* start DATA BLOCK *

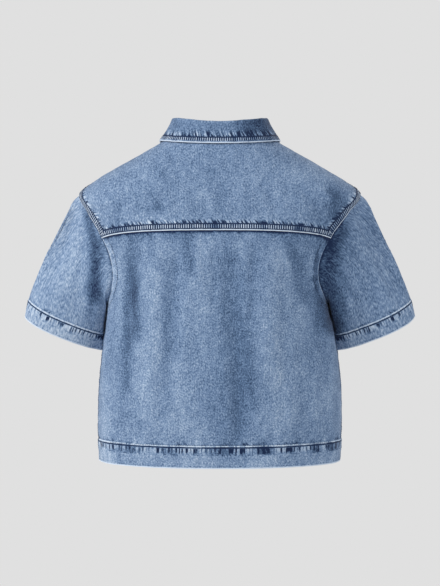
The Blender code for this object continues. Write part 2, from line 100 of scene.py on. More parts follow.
ROLL_RADIUS = 2.5 * MM
ROLL_RISE = 1.5 * MM
FALL_LIFT = 1.2 * MM
FALL_PLY = 1.7 * MM
BUTTON_PROFILE = (  # radius and height of each ring, as shares of the button's
    (0.42, 0.34), (0.90, 0.38), (0.985, 0.50), (1.0, 0.66), (0.985, 0.84), (0.93, 0.96),
    (0.86, 1.0), (0.79, 0.97), (0.74, 0.86), (0.70, 0.76), (0.52, 0.72), (0.46, 0.74),
    (0.42, 0.84), (0.34, 0.93), (0.20, 0.98), (0.08, 1.0),
)

# Sewing
BAND_WIDTH = 9 * MM  # a felled seam's raised band
BAND_RAISE = 0.8 * MM
HEM_RAISE = 0.9 * MM
HEM_PALE = 0.14  # how much paler a hem's double cloth is washed
EDGE_ROW = 2.2 * MM  # first row of stitches from a folded edge
NEEDLE_GAUGE = 6.4 * MM  # between the two rows of a felled seam
WIDER = 2.4 * MM  # by which the armholes' bands on the yoke, and so their two rows, are wider
INNER_ROW = BAND_WIDTH - EDGE_ROW - NEEDLE_GAUGE  # second row from the band's far edge
HEM_ROW = 1.6 * MM  # a hem's row from its upper fold
PLACKET_ROW = 2.4 * MM  # the placket's and the fall's rows from their edges
FALL_ROW = 8 * MM
UNDERARM_ROWS = 1.4 * MM, 7 * MM  # a sleeve's two rows from its seam under the arm
STITCH_PITCH = 3.1 * MM
THREAD = 0.34 * MM  # radius
CREASE_WASH_AND_SHADE = 0.11  # how much a millimetre of crease pales or darkens the cloth: wash wear, painted highlight on ridges and painted shade in troughs
# Each kind of edge: how far in its outer row is from its band's edge, then felled and hemmed
KINDS = {
    "felled": (INNER_ROW, 1.0, 0.0),
    "single": (0.0, 0.5, 0.0),
    "flat": (INNER_ROW, 0.28, 0.0),
    "hem": (HEM_ROW, 0.0, 1.0),
    "turned": (INNER_ROW, 0.0, 0.0),
}
# Each seam: its band's width and height, how strongly its puckers pull, how many millimetres they
# reach, how pale its edge is rubbed, how dark the cloth beside it is painted (kept dye with a painted
# shadow line past the band), the puckers' lean, its kind
SEAMS = {
    "armhole of the back": (BAND_WIDTH, BAND_RAISE, 0.35, 12, 1.0, 0.12, 0, "turned"),
    "pressed flat": (BAND_WIDTH, BAND_RAISE, 0.35, 12, 0.5, 0.5, 0, "flat"),
    "under the yoke": (0, 0, 0.7, 8, 0, 1.3, 0.7, None),
    "tucked under": (0, 0, 0.35, 12, 0, 0.6, 0, None),
    "armhole of the yoke": (BAND_WIDTH + WIDER, BAND_RAISE, 0.35, 12, 1.3, 0.3, 0, "felled"),
    "shoulder": (BAND_WIDTH, BAND_RAISE, 0.3, 12, 0.5, 0.5, 0, "felled"),
    "yoke": (BAND_WIDTH, BAND_RAISE, 0.65, 7, 0.9, 0.9, -0.7, "felled"),
    "hem": (HEM_HEIGHT, HEM_RAISE, 0.25, 8, 0.9, 0.5, 0, "hem"),
    "hem of a front": (HEM_HEIGHT, HEM_RAISE * 0.9, 0.25, 8, 0.9, 0.5, 0, "hem"),
    "hem of a sleeve": (SLEEVE_HEM, HEM_RAISE, 0.25, 8, 0.9, 0.5, 0, "hem"),
    "hem's stitches": (0, 0, 0.6, 6, 0.1, 0, 0.8, None),
    "armhole of a sleeve": (0, 0, 0.4, 9, 0, 1.0, 0, None),
    "underarm": (BAND_WIDTH, 0.5 * MM, 0.3, 8, 0.5, 0.4, 0, "flat"),
    "placket": (PLACKET_ROW, 0, 0.25, 4, 0.9, 0.25, 0, "single"),
    "foot of the stand": (3 * MM, 0, 0.15, 4, 0.6, 0.3, 0, None),
    "top of the stand": (3 * MM, 0, 0.1, 4, 0.3, 0.2, 0, None),
    "edge of the fall": (FALL_ROW, 0.25 * MM, 0.5, 5, 1.1, 0.9, 0, "single"),
    "end of the fall": (FALL_ROW, 0, 0.25, 5, 1.0, 0.3, 0, "single"),
}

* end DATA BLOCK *

WHAT YOU NEED TO DO
Print again each line of the listing above, exactly as it appears.

SOLVED EXERCISE
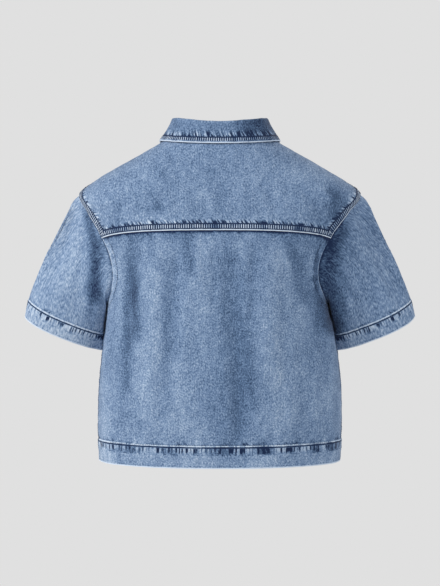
The Blender code for this object continues. Write part 2, from line 100 of scene.py on. More parts follow.
ROLL_RADIUS = 2.5 * MM
ROLL_RISE = 1.5 * MM
FALL_LIFT = 1.2 * MM
FALL_PLY = 1.7 * MM
BUTTON_PROFILE = (  # radius and height of each ring, as shares of the button's
    (0.42, 0.34), (0.90, 0.38), (0.985, 0.50), (1.0, 0.66), (0.985, 0.84), (0.93, 0.96),
    (0.86, 1.0), (0.79, 0.97), (0.74, 0.86), (0.70, 0.76), (0.52, 0.72), (0.46, 0.74),
    (0.42, 0.84), (0.34, 0.93), (0.20, 0.98), (0.08, 1.0),
)

# Sewing
BAND_WIDTH = 9 * MM  # a felled seam's raised band
BAND_RAISE = 0.8 * MM
HEM_RAISE = 0.9 * MM
HEM_PALE = 0.14  # how much paler a hem's double cloth is washed
EDGE_ROW = 2.2 * MM  # first row of stitches from a folded edge
NEEDLE_GAUGE = 6.4 * MM  # between the two rows of a felled seam
WIDER = 2.4 * MM  # by which the armholes' bands on the yoke, and so their two rows, are wider
INNER_ROW = BAND_WIDTH - EDGE_ROW - NEEDLE_GAUGE  # second row from the band's far edge
HEM_ROW = 1.6 * MM  # a hem's row from its upper fold
PLACKET_ROW = 2.4 * MM  # the placket's and the fall's rows from their edges
FALL_ROW = 8 * MM
UNDERARM_ROWS = 1.4 * MM, 7 * MM  # a sleeve's two rows from its seam under the arm
STITCH_PITCH = 3.1 * MM
THREAD = 0.34 * MM  # radius
CREASE_WASH_AND_SHADE = 0.11  # how much a millimetre of crease pales or darkens the cloth: wash wear, painted highlight on ridges and painted shade in troughs
# Each kind of edge: how far in its outer row is from its band's edge, then felled and hemmed
KINDS = {
    "felled": (INNER_ROW, 1.0, 0.0),
    "single": (0.0, 0.5, 0.0),
    "flat": (INNER_ROW, 0.28, 0.0),
    "hem": (HEM_ROW, 0.0, 1.0),
    "turned": (INNER_ROW, 0.0, 0.0),
}
# Each seam: its band's width and height, how strongly its puckers pull, how many millimetres they
# reach, how pale its edge is rubbed, how dark the cloth beside it is painted (kept dye with a painted
# shadow line past the band), the puckers' lean, its kind
SEAMS = {
    "armhole of the back": (BAND_WIDTH, BAND_RAISE, 0.35, 12, 1.0, 0.12, 0, "turned"),
    "pressed flat": (BAND_WIDTH, BAND_RAISE, 0.35, 12, 0.5, 0.5, 0, "flat"),
    "under the yoke": (0, 0, 0.7, 8, 0, 1.3, 0.7, None),
    "tucked under": (0, 0, 0.35, 12, 0, 0.6, 0, None),
    "armhole of the yoke": (BAND_WIDTH + WIDER, BAND_RAISE, 0.35, 12, 1.3, 0.3, 0, "felled"),
    "shoulder": (BAND_WIDTH, BAND_RAISE, 0.3, 12, 0.5, 0.5, 0, "felled"),
    "yoke": (BAND_WIDTH, BAND_RAISE, 0.65, 7, 0.9, 0.9, -0.7, "felled"),
    "hem": (HEM_HEIGHT, HEM_RAISE, 0.25, 8, 0.9, 0.5, 0, "hem"),
    "hem of a front": (HEM_HEIGHT, HEM_RAISE * 0.9, 0.25, 8, 0.9, 0.5, 0, "hem"),
    "hem of a sleeve": (SLEEVE_HEM, HEM_RAISE, 0.25, 8, 0.9, 0.5, 0, "hem"),
    "hem's stitches": (0, 0, 0.6, 6, 0.1, 0, 0.8, None),
    "armhole of a sleeve": (0, 0, 0.4, 9, 0, 1.0, 0, None),
    "underarm": (BAND_WIDTH, 0.5 * MM, 0.3, 8, 0.5, 0.4, 0, "flat"),
    "placket": (PLACKET_ROW, 0, 0.25, 4, 0.9, 0.25, 0, "single"),
    "foot of the stand": (3 * MM, 0, 0.15, 4, 0.6, 0.3, 0, None),
    "top of the stand": (3 * MM, 0, 0.1, 4, 0.3, 0.2, 0, None),
    "edge of the fall": (FALL_ROW, 0.25 * MM, 0.5, 5, 1.1, 0.9, 0, "single"),
    "end of the fall": (FALL_ROW, 0, 0.25, 5, 1.0, 0.3, 0, "single"),
}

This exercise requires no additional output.